Tout dépend de moi seul. »
Si vous vous persuadez de l’absolue contingence de votre
geste, que rien ne vous contraint, qu’aucun argument (ni aucun sondage) n’a le
pouvoir de vous imposer un choix, que votre passé n’est pas non plus
déterminant – et que pourtant de votre geste dépend l’avenir de votre pays –
vous êtes saisi d’angoisse devant votre écrasante responsabilité, et de vertige
devant l’absence de guide balisant votre chemin.
--> L’idée de cette expérience m’est venue en entendant un électeur dire, lors d’un
micro-trottoir, que sa décision de voter pour l’un ou pour l’autre des deux
candidats ne serait prise que dans l’isoloir, que quelque chose le déterminerait
alors – et seulement alors.
Certes, on se dit que si l’élection dépendait de
pareilles situations, il vaudrait mieux tirer l’élu à pile ou face, ce serait
plus vite fait.
Mais justement : nous sommes en réalité tous dans la
situation de cet électeur : bien sûr il se trompait en croyant que
c’est l’isoloir qui allait lui souffler ce qu’il devait faire ; mais il
est vrai que c’est dans l’isoloir qu’il était en situation de faire un choix et
de le traduire en action. Et nous, même si nos décisions sont prises en amont
du vote, même si nous suivons des arguments rationnels et décisifs – en réalité
nous sommes comme lui entièrement responsables de notre choix, nous avons la
possibilité de l’inverser – puisque nous sommes des citoyens libres. (1)

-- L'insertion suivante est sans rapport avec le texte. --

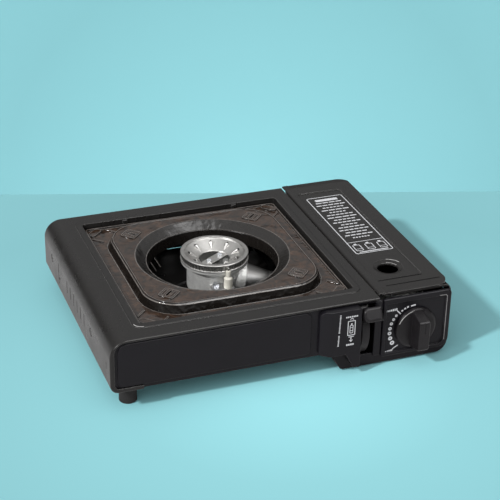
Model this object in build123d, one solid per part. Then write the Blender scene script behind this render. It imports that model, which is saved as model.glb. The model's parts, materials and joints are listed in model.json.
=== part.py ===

Je vous sens un peu angoissés – vous trouvez peut-être
que ce n’est pas sympa de vous mettre dans un pareil état un dimanche ?
Allez, je vais vous réconforter : Sartre – toujours
lui – nous dit : la liberté, c’est
le pouvoir de changer un acte par d’autres actes.
Et donc ?
- Pensons aux législatives qui se profilent maintenant.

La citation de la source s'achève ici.